▶ What is needed
Return all the data, word for word.

▶ Source excerpt

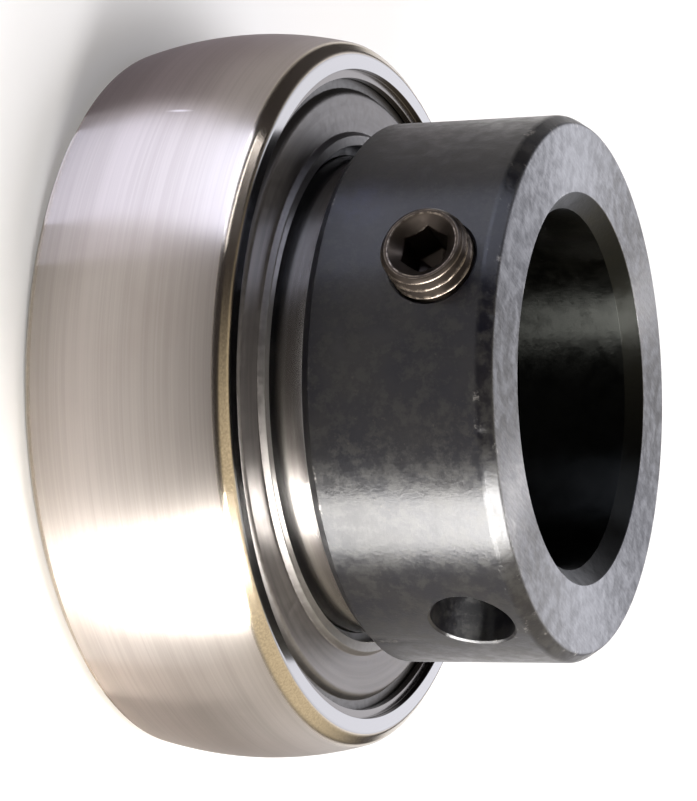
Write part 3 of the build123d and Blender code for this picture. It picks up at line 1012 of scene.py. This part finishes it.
def direction(azimuth, elevation):
    """The direction at an azimuth and an elevation in degrees."""
    a, e = math.radians(azimuth), math.radians(elevation)
    return Vector((math.cos(e) * math.cos(a), math.cos(e) * math.sin(a), math.sin(e)))


def photographers_camera():
    """The camera looks down at the aim point, turned about its own line of sight by camera_turn."""
    back = direction(camera_azimuth, camera_elevation)
    level = direction(camera_azimuth + 90, 0)
    above = back.cross(level)
    turn = math.radians(camera_turn)
    right = level * math.cos(turn) + above * math.sin(turn)
    lens = bpy.data.cameras.new("camera")
    lens.lens = camera_lens
    lens.clip_start = 10 * MM
    camera = bpy.data.objects.new("camera", lens)
    axes = Matrix((right, back.cross(right), back)).transposed().to_4x4()
    camera.matrix_world = Matrix.Translation(camera_aim + back * camera_distance) @ axes
    bpy.context.scene.collection.objects.link(camera)
    bpy.context.scene.camera = camera


def softbox(name, azimuth, height, distance, size, radiance, colour, lights):
    """A square lamp at that height, turned towards the middle of the bearing, with size its width and
    height. Its power is radiance times pi times its area. The camera sees past it. It lights only
    gloss, as of metal, or only what is matt."""
    lamp = bpy.data.lights.new(name, "AREA")
    lamp.shape = "RECTANGLE"
    lamp.size, lamp.size_y = size
    lamp.energy = radiance * math.pi * size[0] * size[1]
    lamp.color = colour
    box = bpy.data.objects.new(name, lamp)
    box.visible_camera = False
    box.visible_glossy = lights == "gloss"
    box.visible_diffuse = lights == "matt"
    stand = direction(azimuth, 0) * distance + Vector((0, 0, height))
    away = stand - Vector((0, 0, collar_front / 2))
    box.matrix_world = Matrix.Translation(stand) @ away.to_track_quat("Z", "Y").to_matrix().to_4x4()
    bpy.context.scene.collection.objects.link(box)


def studio_world():
    """A dim room with a pale wall behind the bearing and a warm ceiling over it. The camera sees
    white."""
    world = bpy.data.worlds.new("studio")
    world.use_nodes = True
    world.node_tree.nodes.clear()
    tree = Nodes(world.node_tree)
    way = tree.node("ShaderNodeTexCoord").outputs["Generated"]

    def patch_of_light(under, azimuth, elevation, edge, full, colour):
        """The colour under it, with a patch of light round a direction, which fades between two
        cosines."""
        toward = tree.vector("DOT_PRODUCT", way, direction(azimuth, elevation))
        return tree.blend(tree.between(toward, edge, full), under, colour)

    dim, warm, pale = (0.055, 0.05, 0.053), (1.2, 1.07, 0.82), (2.4, 2.42, 2.62)
    ceiling = patch_of_light(dim, camera_azimuth + 115, 52, edge=0.5, full=0.92, colour=warm)
    wall = patch_of_light(ceiling, camera_azimuth + 180, 26, edge=0.88, full=0.985, colour=pale)
    lit = tree.node("ShaderNodeBackground", {"Color": wall})
    seen = tree.node("ShaderNodeBackground", {"Color": (1, 1, 1, 1)})
    to_the_camera = tree.node("ShaderNodeLightPath").outputs["Is Camera Ray"]
    choice = tree.node("ShaderNodeMixShader", {0: to_the_camera, 1: lit.outputs[0], 2: seen.outputs[0]})
    tree.node("ShaderNodeOutputWorld", {"Surface": choice.outputs[0]})
    bpy.context.scene.world = world


def stage_sheet(name, corners, finish):
    """A flat sheet of the stage with those corners."""
    mesh = bpy.data.meshes.new(name)
    mesh.from_pydata(corners, [], [range(len(corners))])
    mesh.materials.append(finish.material)
    sheet = bpy.data.objects.new(name, mesh)
    bpy.context.scene.collection.objects.link(sheet)
    return sheet


def studio_floor():
    """The pale floor that the bearing stands on. Part of it glows for what the camera sees, directly
    or in the metal, so that it shows white and keeps the bearing's shadow."""
    no_gloss = {"Specular IOR Level": 0.0}
    finish = Finish("floor", (0.86, 0.85, 0.85), metallic=0.0, roughness=1.0, settings=no_gloss)
    path = finish.node("ShaderNodeLightPath")
    seen = finish.sum("ADD", path.outputs["Is Camera Ray"], path.outputs["Is Glossy Ray"])
    seen = finish.sum("MINIMUM", finish.sum("ADD", seen, path.outputs["Is Transmission Ray"]), 1.0)
    glow = finish.node("ShaderNodeEmission", {"Color": (1, 1, 1, 1), "Strength": 1.0})
    inputs = {0: finish.sum("MULTIPLY", seen, floor_glow), 1: finish.shader.outputs[0], 2: glow.outputs[0]}
    mixed = finish.node("ShaderNodeMixShader", inputs)
    finish.links.new(mixed.outputs[0], finish.nodes["Material Output"].inputs["Surface"])
    half = floor_half
    stage_sheet("floor", [(-half, -half, 0), (half, -half, 0), (half, half, 0), (-half, half, 0)], finish)


def lay_painted_reflection(name, corners, colour, glow):
    """A painted reflection: a card that lies beside the bearing and that only its metal mirrors. A dim card
    paints shade there, and a glowing one paints light.
    """
    glowing = {"Specular IOR Level": 0.0, "Emission Color": colour, "Emission Strength": glow}
    finish = Finish(name, colour, metallic=0.0, roughness=1.0, settings=glowing)
    places = [round_the_axis(azimuth, distance * MM, card_lift) for azimuth, distance in corners]
    card = stage_sheet(name, places, finish)
    card.visible_camera = card.visible_shadow = card.visible_diffuse = False


photographers_camera()
studio_world()
studio_floor()
# Painted reflections of shade and light, which only the metal mirrors
for name, card in painted_reflection_cards.items():
    lay_painted_reflection(name, *card)
for name, lamp in softboxes.items():
    softbox(name, *lamp)

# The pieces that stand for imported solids
sheet, rubber = shield_steel(), seal_rubber()
turned_piece("outer_ring", ring_steel(), "outer", "ring_steel", outer_ring_outline())
turned_piece("inner_ring", race_steel(), "inner", "race_steel", *inner_ring_outline())
turned_piece("seal_front_shield", sheet, "outer", "shield_steel", shield_outline())
turned_piece("seal_back_shield", sheet, "outer", "shield_steel", flipped(*shield_outline()))
turned_piece("seal_front_lip", rubber, "outer", "seal_rubber", lip_outline())
turned_piece("seal_back_lip", rubber, "outer", "seal_rubber", flipped(*lip_outline()))
locking_collar(collar_oxide())
set_screw(screw_oxide())

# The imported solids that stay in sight
balls, cage, rivets = ball_steel(), cage_steel(), rivet_steel()
finishes = {f"ball_{number}": balls for number in range(1, 10)}
finishes |= {"cage_front": cage, "cage_back": cage, "cage_rivets": rivets}
for name, material in finishes.items():
    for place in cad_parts[name].material_slots:
        place.material = material

bpy.context.scene.view_settings.view_transform = "Standard"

▶ Final result
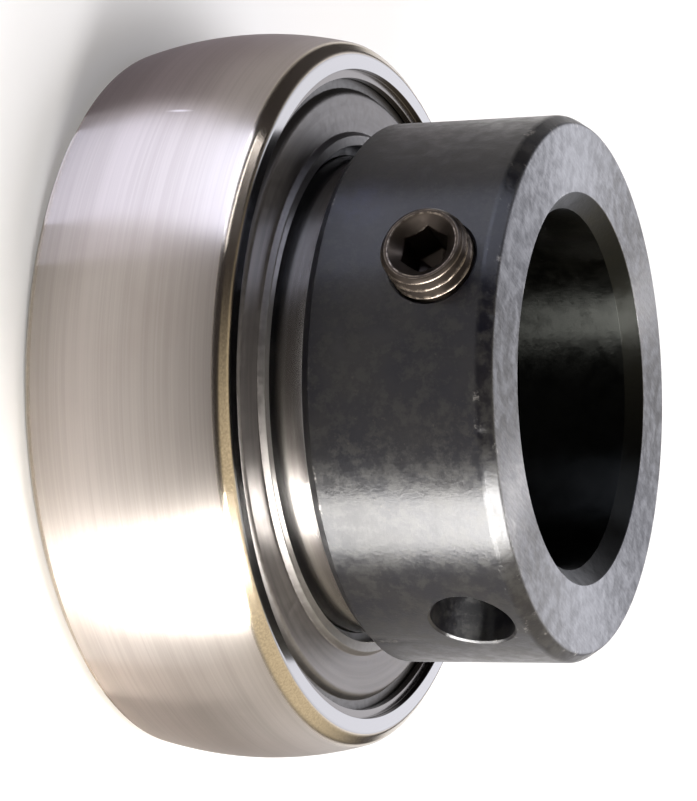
Write part 3 of the build123d and Blender code for this picture. It picks up at line 1012 of scene.py. This part finishes it.
def direction(azimuth, elevation):
    """The direction at an azimuth and an elevation in degrees."""
    a, e = math.radians(azimuth), math.radians(elevation)
    return Vector((math.cos(e) * math.cos(a), math.cos(e) * math.sin(a), math.sin(e)))


def photographers_camera():
    """The camera looks down at the aim point, turned about its own line of sight by camera_turn."""
    back = direction(camera_azimuth, camera_elevation)
    level = direction(camera_azimuth + 90, 0)
    above = back.cross(level)
    turn = math.radians(camera_turn)
    right = level * math.cos(turn) + above * math.sin(turn)
    lens = bpy.data.cameras.new("camera")
    lens.lens = camera_lens
    lens.clip_start = 10 * MM
    camera = bpy.data.objects.new("camera", lens)
    axes = Matrix((right, back.cross(right), back)).transposed().to_4x4()
    camera.matrix_world = Matrix.Translation(camera_aim + back * camera_distance) @ axes
    bpy.context.scene.collection.objects.link(camera)
    bpy.context.scene.camera = camera


def softbox(name, azimuth, height, distance, size, radiance, colour, lights):
    """A square lamp at that height, turned towards the middle of the bearing, with size its width and
    height. Its power is radiance times pi times its area. The camera sees past it. It lights only
    gloss, as of metal, or only what is matt."""
    lamp = bpy.data.lights.new(name, "AREA")
    lamp.shape = "RECTANGLE"
    lamp.size, lamp.size_y = size
    lamp.energy = radiance * math.pi * size[0] * size[1]
    lamp.color = colour
    box = bpy.data.objects.new(name, lamp)
    box.visible_camera = False
    box.visible_glossy = lights == "gloss"
    box.visible_diffuse = lights == "matt"
    stand = direction(azimuth, 0) * distance + Vector((0, 0, height))
    away = stand - Vector((0, 0, collar_front / 2))
    box.matrix_world = Matrix.Translation(stand) @ away.to_track_quat("Z", "Y").to_matrix().to_4x4()
    bpy.context.scene.collection.objects.link(box)


def studio_world():
    """A dim room with a pale wall behind the bearing and a warm ceiling over it. The camera sees
    white."""
    world = bpy.data.worlds.new("studio")
    world.use_nodes = True
    world.node_tree.nodes.clear()
    tree = Nodes(world.node_tree)
    way = tree.node("ShaderNodeTexCoord").outputs["Generated"]

    def patch_of_light(under, azimuth, elevation, edge, full, colour):
        """The colour under it, with a patch of light round a direction, which fades between two
        cosines."""
        toward = tree.vector("DOT_PRODUCT", way, direction(azimuth, elevation))
        return tree.blend(tree.between(toward, edge, full), under, colour)

    dim, warm, pale = (0.055, 0.05, 0.053), (1.2, 1.07, 0.82), (2.4, 2.42, 2.62)
    ceiling = patch_of_light(dim, camera_azimuth + 115, 52, edge=0.5, full=0.92, colour=warm)
    wall = patch_of_light(ceiling, camera_azimuth + 180, 26, edge=0.88, full=0.985, colour=pale)
    lit = tree.node("ShaderNodeBackground", {"Color": wall})
    seen = tree.node("ShaderNodeBackground", {"Color": (1, 1, 1, 1)})
    to_the_camera = tree.node("ShaderNodeLightPath").outputs["Is Camera Ray"]
    choice = tree.node("ShaderNodeMixShader", {0: to_the_camera, 1: lit.outputs[0], 2: seen.outputs[0]})
    tree.node("ShaderNodeOutputWorld", {"Surface": choice.outputs[0]})
    bpy.context.scene.world = world


def stage_sheet(name, corners, finish):
    """A flat sheet of the stage with those corners."""
    mesh = bpy.data.meshes.new(name)
    mesh.from_pydata(corners, [], [range(len(corners))])
    mesh.materials.append(finish.material)
    sheet = bpy.data.objects.new(name, mesh)
    bpy.context.scene.collection.objects.link(sheet)
    return sheet


def studio_floor():
    """The pale floor that the bearing stands on. Part of it glows for what the camera sees, directly
    or in the metal, so that it shows white and keeps the bearing's shadow."""
    no_gloss = {"Specular IOR Level": 0.0}
    finish = Finish("floor", (0.86, 0.85, 0.85), metallic=0.0, roughness=1.0, settings=no_gloss)
    path = finish.node("ShaderNodeLightPath")
    seen = finish.sum("ADD", path.outputs["Is Camera Ray"], path.outputs["Is Glossy Ray"])
    seen = finish.sum("MINIMUM", finish.sum("ADD", seen, path.outputs["Is Transmission Ray"]), 1.0)
    glow = finish.node("ShaderNodeEmission", {"Color": (1, 1, 1, 1), "Strength": 1.0})
    inputs = {0: finish.sum("MULTIPLY", seen, floor_glow), 1: finish.shader.outputs[0], 2: glow.outputs[0]}
    mixed = finish.node("ShaderNodeMixShader", inputs)
    finish.links.new(mixed.outputs[0], finish.nodes["Material Output"].inputs["Surface"])
    half = floor_half
    stage_sheet("floor", [(-half, -half, 0), (half, -half, 0), (half, half, 0), (-half, half, 0)], finish)


def lay_painted_reflection(name, corners, colour, glow):
    """A painted reflection: a card that lies beside the bearing and that only its metal mirrors. A dim card
    paints shade there, and a glowing one paints light.
    """
    glowing = {"Specular IOR Level": 0.0, "Emission Color": colour, "Emission Strength": glow}
    finish = Finish(name, colour, metallic=0.0, roughness=1.0, settings=glowing)
    places = [round_the_axis(azimuth, distance * MM, card_lift) for azimuth, distance in corners]
    card = stage_sheet(name, places, finish)
    card.visible_camera = card.visible_shadow = card.visible_diffuse = False


photographers_camera()
studio_world()
studio_floor()
# Painted reflections of shade and light, which only the metal mirrors
for name, card in painted_reflection_cards.items():
    lay_painted_reflection(name, *card)
for name, lamp in softboxes.items():
    softbox(name, *lamp)

# The pieces that stand for imported solids
sheet, rubber = shield_steel(), seal_rubber()
turned_piece("outer_ring", ring_steel(), "outer", "ring_steel", outer_ring_outline())
turned_piece("inner_ring", race_steel(), "inner", "race_steel", *inner_ring_outline())
turned_piece("seal_front_shield", sheet, "outer", "shield_steel", shield_outline())
turned_piece("seal_back_shield", sheet, "outer", "shield_steel", flipped(*shield_outline()))
turned_piece("seal_front_lip", rubber, "outer", "seal_rubber", lip_outline())
turned_piece("seal_back_lip", rubber, "outer", "seal_rubber", flipped(*lip_outline()))
locking_collar(collar_oxide())
set_screw(screw_oxide())

# The imported solids that stay in sight
balls, cage, rivets = ball_steel(), cage_steel(), rivet_steel()
finishes = {f"ball_{number}": balls for number in range(1, 10)}
finishes |= {"cage_front": cage, "cage_back": cage, "cage_rivets": rivets}
for name, material in finishes.items():
    for place in cad_parts[name].material_slots:
        place.material = material

bpy.context.scene.view_settings.view_transform = "Standard"